A most unusual and beautiful skirt, made in the Portuguese enclave of Macau in China where it was embroidered for the Western market. A near neighbour of Hong Kong, Macau occupies a small peninsula and two islands off China's southern coast. Until the mid-seventeenth century Portugal was China's main trading partner, through the port of Macau.
Some of the flowers such as the peonies are Chinese in style and the embroidery done by a Chinese hand. The ivory silk is Chinese. Great design, Rococo influenced, using ten bright clear coloured silks. It is rare to find secular garments worked in Macao. Sometimes I see bedcovers which were clearly very popular in the 18th century. More often one sees ecclesiastical garments such as chausables. This skirt has small tack marks along the length, which you can probably see. It was almost certainly given to the church, who used it as an altar cloth. If it had been made as an altar cloth there would be ecclesiastical symbols as it is the motifs are purely secular.
In the middle of the waistband is the remains of an original dark green silk ribbon. I feel this was formerly a ribbon threaded through the waistband and secured for closure. The skirt would have been worn with a caraco or jacket.

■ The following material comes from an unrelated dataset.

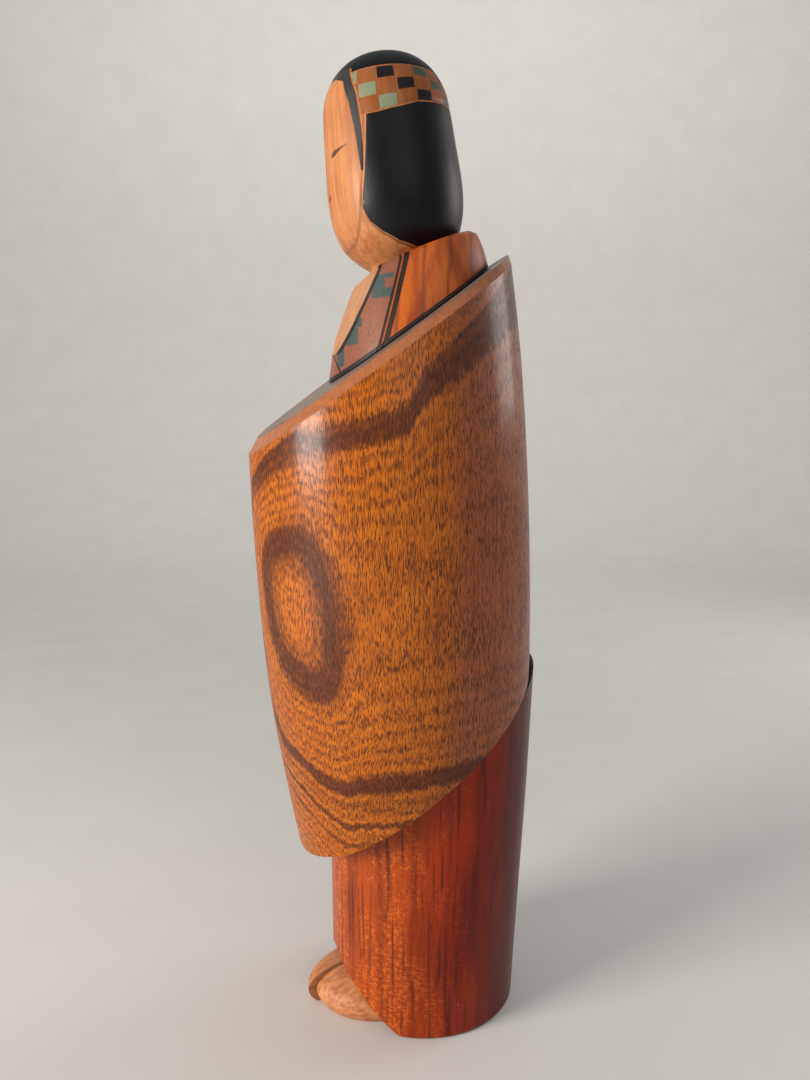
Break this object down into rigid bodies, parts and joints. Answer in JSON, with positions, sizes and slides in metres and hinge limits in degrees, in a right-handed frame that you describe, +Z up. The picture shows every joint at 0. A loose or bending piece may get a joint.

The centre with a vertical stylised flower bursting from a vase shape, its stems radiating with small flowers, a peony and outstretched pinks below, either side more exotic vertical flower stems with fruits, flanked bu two smaller centre sprays, each end with half a spray, so a total of six, all above a flower filled trellis in Rococo style with C scrolls, the lwoer border with flower and leaf sprays, all in coral, peach, crimson, yellow, banana, ivory, eau de nil, mid green, pale and mid blue twisted silks on an ivory satin ground.
7ft x 3ft; 2.12 x 92 cm. Top turned slightly under.
29 in; 74 cm each width of fabric x 3 with coral selvedges.
As you will probably see from the photos, and if you can't, ask for more. The lower left hand corner is missing. Generally the top part of the skirt is grubby. I expect a conservator could improve this. The top of the skirt is folded over 11/4 in; 3 cm, then there are two horizontal fold lines 5in; 13 cm and 6 in; 15 cm. The lower line has holes. Clearly this has been folded and tacked, heaven forbid, to an altar table. These lines are quite dirty. Ask for photos.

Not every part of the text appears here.